Identify a duplicate

damen
damen Contributor

Is there a way to create a column that can help identify a duplicate from another column?

Below is a list of loan ids that we have and some of them have coborrowers but some dont. I dont need to remove the duplicates but I would like to create a new column that can identify quickly which one is a coborrower.

Is there a function formula for that?


If this helps, feel free to agree, accept or awesome it!

Answers

  • SUM(SUM(1)) OVER (PARTITION BY `loan_id`)
    

    This window function beast mode will count the total number of records seen with the same loan_id value. You can compare it to see if it's greater than one to determine if it has a co-borrower.

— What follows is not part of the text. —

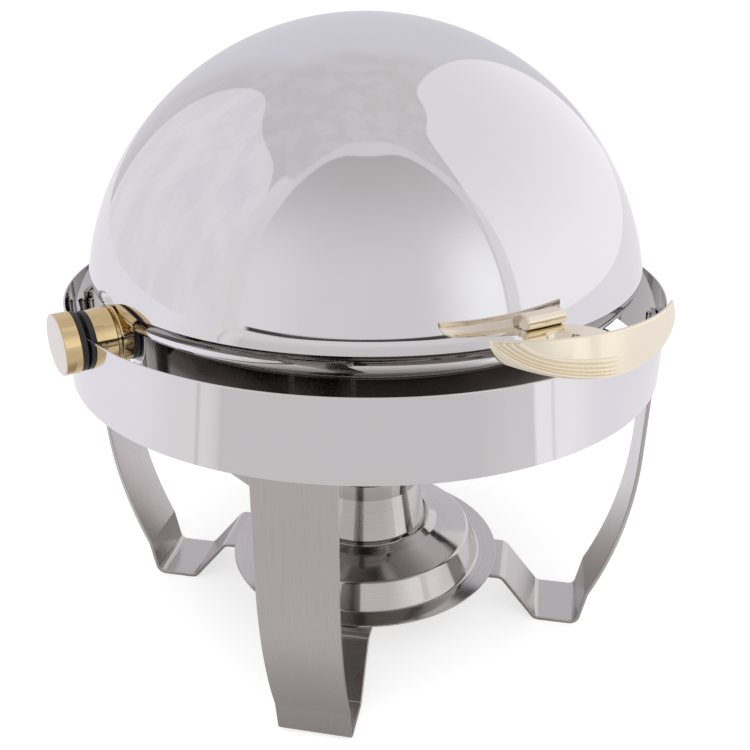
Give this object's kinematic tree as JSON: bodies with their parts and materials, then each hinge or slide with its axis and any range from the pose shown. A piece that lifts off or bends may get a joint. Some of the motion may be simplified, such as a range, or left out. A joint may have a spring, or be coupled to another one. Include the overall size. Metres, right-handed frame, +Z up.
{
  "type": "chafing dish",
  "caption": "Round roll-top food warmer: a turning dome on side pivots, a ring frame on strip legs, a water pan, a food pan and a fuel cup.",
  "frame": {"origin": "on the floor, under the middle of the closed dish's outline", "axes": "+Z up; -Y is the front, where the dome's handle is; +X is to the right seen from the front, along the pivots"},
  "size_m": [0.4712, 0.486, 0.47],
  "materials": {
    "mirror_steel": "mirror polished stainless sheet",
    "satin_steel": "satin stainless strip, fine lengthwise grain",
    "burner_steel": "bright spun stainless sheet",
    "pan_steel": "brushed inside, bright drawn stainless",
    "cradle_steel": "plain stainless strip",
    "polished_brass": "polished turned brass",
    "pale_brass": "pale polished brass plate",
    "rubber": "black moulded rubber",
    "nylon": "white nylon",
    "bright_steel": "plated machine hardware"
  },
  "bodies": {
    "frame": {"frame_ring": "mirror_steel", "leg_front_left": "satin_steel", "leg_front_right": "satin_steel", "leg_rear_left": "satin_steel", "leg_rear_right": "satin_steel", "leg_welds": "satin_steel", "fuel_plate": "burner_steel", "pan_cradle": "cradle_steel", "cradle_arm_left": "cradle_steel", "cradle_lug_left": "cradle_steel", "cradle_arm_right": "cradle_steel", "cradle_lug_right": "cradle_steel", "pivot_knob_left": "polished_brass", "knob_washer_left": "rubber", "ring_washer_left": "rubber", "barrel_outer_left": "polished_brass", "barrel_inner_left": "polished_brass", "dome_washer_left": "rubber", "thrust_washer_left": "nylon", "pivot_bolt_left": "bright_steel", "pivot_nut_left": "bright_steel", "pivot_knob_right": "polished_brass", "knob_washer_right": "rubber", "ring_washer_right": "rubber", "barrel_outer_right": "polished_brass", "barrel_inner_right": "polished_brass", "dome_washer_right": "rubber", "thrust_washer_right": "nylon", "pivot_bolt_right": "bright_steel", "pivot_nut_right": "bright_steel"},
    "dome": {"dome_cover": "mirror_steel", "handle_mount": "pale_brass", "handle_arm": "pale_brass", "handle_grip": "pale_brass", "handle_screws": "bright_steel"},
    "water_pan": {"water_pan": "pan_steel"},
    "food_pan": {"food_pan": "pan_steel"},
    "burner": {"fuel_cup": "burner_steel", "fuel_cup_cover": "burner_steel", "snuffer_pin": "burner_steel"},
    "snuffer": {"snuffer_plate": "burner_steel"}
  },
  "joints": [
    {"name": "dome_hinge", "type": "hinge", "parent": "frame", "child": "dome", "pos_m": [0, 0.02205, 0.277], "axis": [-1, 0, 0], "range_deg": [0, 70]},
    {"name": "water_pan_lift", "type": "slide", "parent": "frame", "child": "water_pan", "axis": [0, 0, 1], "range_m": [0, 0.012]},
    {"name": "food_pan_lift", "type": "slide", "parent": "water_pan", "child": "food_pan", "axis": [0, 0, 1], "range_m": [0, 0.03]},
    {"name": "burner_lift", "type": "slide", "parent": "frame", "child": "burner", "axis": [0, 0, 1], "range_m": [0, 0.03]},
    {"name": "snuffer_swing", "type": "hinge", "parent": "burner", "child": "snuffer", "pos_m": [0.034, 0.02205, 0.1308], "axis": [0, 0, 1], "range_deg": [0, 100]}
  ]
}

    **Was this post helpful? Click Agree or Like below**
    **Did this solve your problem? Accept it as a solution!**
  • damen
    damen Contributor

    @GrantSmith

    I've been searching how to fix the syntax error and cant seem to find an answer

    If this helps, feel free to agree, accept or awesome it!

  • Ah, you can't use it within a formula tile. That's just the format for a beast mode. If you're looking to use Magic ETL take your data and feed it into a Group By tile. Group based on the loan_id and COUNT the loan_id to get the total number of records then join that back to your original dataset based on the loan_id. That will get you the number of co-borrowers.

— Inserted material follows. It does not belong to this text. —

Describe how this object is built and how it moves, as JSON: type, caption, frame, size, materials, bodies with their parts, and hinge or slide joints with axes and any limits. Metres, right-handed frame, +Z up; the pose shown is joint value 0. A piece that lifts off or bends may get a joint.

    **Was this post helpful? Click Agree or Like below**
    **Did this solve your problem? Accept it as a solution!**
  • Zel
    Zel Member

    Hi @GrantSmith . When you said here "then join that back to your original dataset based on the loan_id". Will you show us how to do the join part thing? Apologies. I'm trying to replicate this solution, but I'm getting a hard time doing the Join part. 😅 Not sure what to put there. Thank you in advance.

  • Zel
    Zel Member

    This is my Join Tile settings. I have my column Count of ID from Group By, just like what was mentioned above, but the counting output is incorrect.

    The Split Column - shows the new Global Device ID, since I have to omit characters with hyphen.